# Instructions for the task
All of the data below should be written out exactly.

# Records that describe objects

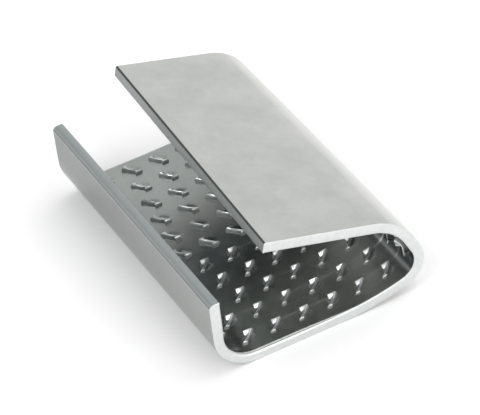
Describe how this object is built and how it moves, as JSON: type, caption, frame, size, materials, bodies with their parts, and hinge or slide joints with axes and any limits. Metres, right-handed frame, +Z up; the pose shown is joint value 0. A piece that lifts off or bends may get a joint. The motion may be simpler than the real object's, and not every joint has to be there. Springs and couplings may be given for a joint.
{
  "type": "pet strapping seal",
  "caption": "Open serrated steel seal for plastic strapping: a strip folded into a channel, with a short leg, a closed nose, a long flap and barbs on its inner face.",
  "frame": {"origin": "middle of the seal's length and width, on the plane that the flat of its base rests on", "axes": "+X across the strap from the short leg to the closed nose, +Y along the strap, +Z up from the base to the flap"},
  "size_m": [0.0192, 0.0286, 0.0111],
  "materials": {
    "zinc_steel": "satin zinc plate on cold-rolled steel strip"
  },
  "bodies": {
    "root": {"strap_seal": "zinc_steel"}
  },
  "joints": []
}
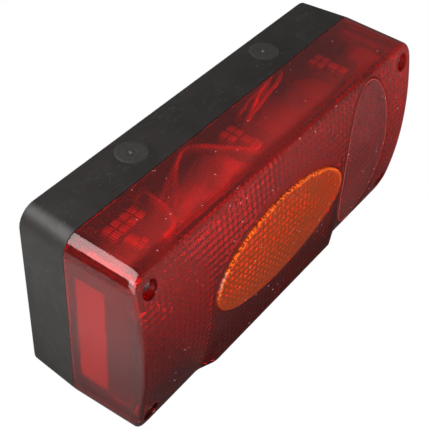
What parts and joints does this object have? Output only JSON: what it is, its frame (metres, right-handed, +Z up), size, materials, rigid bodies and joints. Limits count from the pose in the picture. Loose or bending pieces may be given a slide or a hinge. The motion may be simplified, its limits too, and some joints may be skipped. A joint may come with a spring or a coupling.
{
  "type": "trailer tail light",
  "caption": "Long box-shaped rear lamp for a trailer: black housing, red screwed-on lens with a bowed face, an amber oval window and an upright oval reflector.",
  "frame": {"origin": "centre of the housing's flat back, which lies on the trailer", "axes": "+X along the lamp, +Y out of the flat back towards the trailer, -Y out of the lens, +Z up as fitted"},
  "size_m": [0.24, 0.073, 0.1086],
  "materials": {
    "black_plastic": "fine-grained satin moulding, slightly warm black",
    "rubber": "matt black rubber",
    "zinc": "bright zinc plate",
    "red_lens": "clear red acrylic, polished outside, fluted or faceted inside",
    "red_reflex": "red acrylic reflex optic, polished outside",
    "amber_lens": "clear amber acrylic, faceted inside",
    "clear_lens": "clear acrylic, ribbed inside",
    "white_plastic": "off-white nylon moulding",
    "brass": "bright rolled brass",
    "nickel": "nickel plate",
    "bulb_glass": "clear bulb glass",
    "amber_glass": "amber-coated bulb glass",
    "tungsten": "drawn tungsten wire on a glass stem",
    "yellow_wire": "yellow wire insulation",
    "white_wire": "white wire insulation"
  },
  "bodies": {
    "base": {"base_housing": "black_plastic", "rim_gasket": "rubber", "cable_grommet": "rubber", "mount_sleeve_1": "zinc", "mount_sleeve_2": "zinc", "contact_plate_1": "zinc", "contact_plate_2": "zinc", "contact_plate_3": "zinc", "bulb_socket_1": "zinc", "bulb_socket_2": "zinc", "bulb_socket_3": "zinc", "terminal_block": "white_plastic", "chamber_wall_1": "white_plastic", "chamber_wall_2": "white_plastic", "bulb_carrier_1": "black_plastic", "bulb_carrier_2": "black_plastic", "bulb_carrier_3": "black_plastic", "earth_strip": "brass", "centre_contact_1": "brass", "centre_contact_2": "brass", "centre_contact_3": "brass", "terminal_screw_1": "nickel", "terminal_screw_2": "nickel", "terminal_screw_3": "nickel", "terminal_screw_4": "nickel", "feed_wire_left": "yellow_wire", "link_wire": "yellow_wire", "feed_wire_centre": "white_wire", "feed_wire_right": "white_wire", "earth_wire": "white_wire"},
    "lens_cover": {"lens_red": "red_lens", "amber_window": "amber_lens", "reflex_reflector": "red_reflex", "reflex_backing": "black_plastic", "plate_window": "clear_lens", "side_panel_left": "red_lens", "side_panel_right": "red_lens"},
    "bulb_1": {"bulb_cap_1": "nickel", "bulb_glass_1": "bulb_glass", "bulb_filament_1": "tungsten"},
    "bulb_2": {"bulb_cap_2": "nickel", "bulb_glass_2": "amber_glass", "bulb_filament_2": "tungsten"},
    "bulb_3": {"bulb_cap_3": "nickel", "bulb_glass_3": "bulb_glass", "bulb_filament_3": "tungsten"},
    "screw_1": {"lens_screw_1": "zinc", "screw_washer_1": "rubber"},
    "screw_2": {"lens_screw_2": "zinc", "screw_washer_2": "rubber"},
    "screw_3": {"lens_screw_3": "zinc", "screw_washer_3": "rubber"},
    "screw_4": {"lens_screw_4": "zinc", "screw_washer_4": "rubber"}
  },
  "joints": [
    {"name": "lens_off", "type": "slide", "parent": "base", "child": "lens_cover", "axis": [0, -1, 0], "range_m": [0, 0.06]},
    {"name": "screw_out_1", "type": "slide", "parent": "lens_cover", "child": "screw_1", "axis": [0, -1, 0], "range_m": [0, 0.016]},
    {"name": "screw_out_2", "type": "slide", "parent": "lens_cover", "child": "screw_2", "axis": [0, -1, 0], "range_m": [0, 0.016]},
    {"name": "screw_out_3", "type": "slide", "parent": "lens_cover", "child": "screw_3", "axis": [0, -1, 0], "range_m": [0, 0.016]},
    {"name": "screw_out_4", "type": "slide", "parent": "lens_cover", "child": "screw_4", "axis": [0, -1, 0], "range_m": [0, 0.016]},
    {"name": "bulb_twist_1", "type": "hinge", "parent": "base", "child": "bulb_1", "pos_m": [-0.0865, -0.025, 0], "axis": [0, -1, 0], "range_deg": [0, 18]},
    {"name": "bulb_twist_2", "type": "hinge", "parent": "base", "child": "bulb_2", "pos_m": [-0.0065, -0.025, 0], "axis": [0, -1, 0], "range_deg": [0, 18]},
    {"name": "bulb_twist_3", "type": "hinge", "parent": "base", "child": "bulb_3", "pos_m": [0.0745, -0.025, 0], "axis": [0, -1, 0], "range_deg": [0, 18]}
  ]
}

# The output
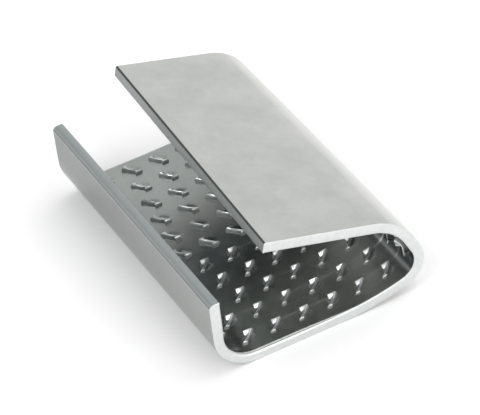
Describe how this object is built and how it moves, as JSON: type, caption, frame, size, materials, bodies with their parts, and hinge or slide joints with axes and any limits. Metres, right-handed frame, +Z up; the pose shown is joint value 0. A piece that lifts off or bends may get a joint. The motion may be simpler than the real object's, and not every joint has to be there. Springs and couplings may be given for a joint.
{
  "type": "pet strapping seal",
  "caption": "Open serrated steel seal for plastic strapping: a strip folded into a channel, with a short leg, a closed nose, a long flap and barbs on its inner face.",
  "frame": {"origin": "middle of the seal's length and width, on the plane that the flat of its base rests on", "axes": "+X across the strap from the short leg to the closed nose, +Y along the strap, +Z up from the base to the flap"},
  "size_m": [0.0192, 0.0286, 0.0111],
  "materials": {
    "zinc_steel": "satin zinc plate on cold-rolled steel strip"
  },
  "bodies": {
    "root": {"strap_seal": "zinc_steel"}
  },
  "joints": []
}
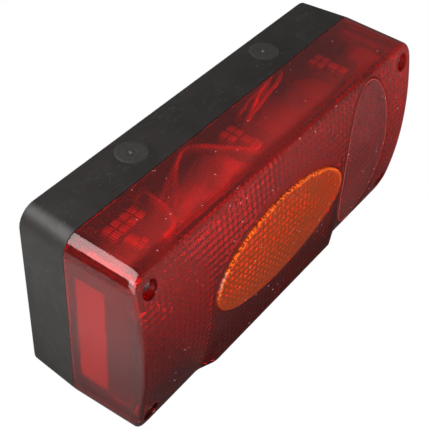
What parts and joints does this object have? Output only JSON: what it is, its frame (metres, right-handed, +Z up), size, materials, rigid bodies and joints. Limits count from the pose in the picture. Loose or bending pieces may be given a slide or a hinge. The motion may be simplified, its limits too, and some joints may be skipped. A joint may come with a spring or a coupling.
{
  "type": "trailer tail light",
  "caption": "Long box-shaped rear lamp for a trailer: black housing, red screwed-on lens with a bowed face, an amber oval window and an upright oval reflector.",
  "frame": {"origin": "centre of the housing's flat back, which lies on the trailer", "axes": "+X along the lamp, +Y out of the flat back towards the trailer, -Y out of the lens, +Z up as fitted"},
  "size_m": [0.24, 0.073, 0.1086],
  "materials": {
    "black_plastic": "fine-grained satin moulding, slightly warm black",
    "rubber": "matt black rubber",
    "zinc": "bright zinc plate",
    "red_lens": "clear red acrylic, polished outside, fluted or faceted inside",
    "red_reflex": "red acrylic reflex optic, polished outside",
    "amber_lens": "clear amber acrylic, faceted inside",
    "clear_lens": "clear acrylic, ribbed inside",
    "white_plastic": "off-white nylon moulding",
    "brass": "bright rolled brass",
    "nickel": "nickel plate",
    "bulb_glass": "clear bulb glass",
    "amber_glass": "amber-coated bulb glass",
    "tungsten": "drawn tungsten wire on a glass stem",
    "yellow_wire": "yellow wire insulation",
    "white_wire": "white wire insulation"
  },
  "bodies": {
    "base": {"base_housing": "black_plastic", "rim_gasket": "rubber", "cable_grommet": "rubber", "mount_sleeve_1": "zinc", "mount_sleeve_2": "zinc", "contact_plate_1": "zinc", "contact_plate_2": "zinc", "contact_plate_3": "zinc", "bulb_socket_1": "zinc", "bulb_socket_2": "zinc", "bulb_socket_3": "zinc", "terminal_block": "white_plastic", "chamber_wall_1": "white_plastic", "chamber_wall_2": "white_plastic", "bulb_carrier_1": "black_plastic", "bulb_carrier_2": "black_plastic", "bulb_carrier_3": "black_plastic", "earth_strip": "brass", "centre_contact_1": "brass", "centre_contact_2": "brass", "centre_contact_3": "brass", "terminal_screw_1": "nickel", "terminal_screw_2": "nickel", "terminal_screw_3": "nickel", "terminal_screw_4": "nickel", "feed_wire_left": "yellow_wire", "link_wire": "yellow_wire", "feed_wire_centre": "white_wire", "feed_wire_right": "white_wire", "earth_wire": "white_wire"},
    "lens_cover": {"lens_red": "red_lens", "amber_window": "amber_lens", "reflex_reflector": "red_reflex", "reflex_backing": "black_plastic", "plate_window": "clear_lens", "side_panel_left": "red_lens", "side_panel_right": "red_lens"},
    "bulb_1": {"bulb_cap_1": "nickel", "bulb_glass_1": "bulb_glass", "bulb_filament_1": "tungsten"},
    "bulb_2": {"bulb_cap_2": "nickel", "bulb_glass_2": "amber_glass", "bulb_filament_2": "tungsten"},
    "bulb_3": {"bulb_cap_3": "nickel", "bulb_glass_3": "bulb_glass", "bulb_filament_3": "tungsten"},
    "screw_1": {"lens_screw_1": "zinc", "screw_washer_1": "rubber"},
    "screw_2": {"lens_screw_2": "zinc", "screw_washer_2": "rubber"},
    "screw_3": {"lens_screw_3": "zinc", "screw_washer_3": "rubber"},
    "screw_4": {"lens_screw_4": "zinc", "screw_washer_4": "rubber"}
  },
  "joints": [
    {"name": "lens_off", "type": "slide", "parent": "base", "child": "lens_cover", "axis": [0, -1, 0], "range_m": [0, 0.06]},
    {"name": "screw_out_1", "type": "slide", "parent": "lens_cover", "child": "screw_1", "axis": [0, -1, 0], "range_m": [0, 0.016]},
    {"name": "screw_out_2", "type": "slide", "parent": "lens_cover", "child": "screw_2", "axis": [0, -1, 0], "range_m": [0, 0.016]},
    {"name": "screw_out_3", "type": "slide", "parent": "lens_cover", "child": "screw_3", "axis": [0, -1, 0], "range_m": [0, 0.016]},
    {"name": "screw_out_4", "type": "slide", "parent": "lens_cover", "child": "screw_4", "axis": [0, -1, 0], "range_m": [0, 0.016]},
    {"name": "bulb_twist_1", "type": "hinge", "parent": "base", "child": "bulb_1", "pos_m": [-0.0865, -0.025, 0], "axis": [0, -1, 0], "range_deg": [0, 18]},
    {"name": "bulb_twist_2", "type": "hinge", "parent": "base", "child": "bulb_2", "pos_m": [-0.0065, -0.025, 0], "axis": [0, -1, 0], "range_deg": [0, 18]},
    {"name": "bulb_twist_3", "type": "hinge", "parent": "base", "child": "bulb_3", "pos_m": [0.0745, -0.025, 0], "axis": [0, -1, 0], "range_deg": [0, 18]}
  ]
}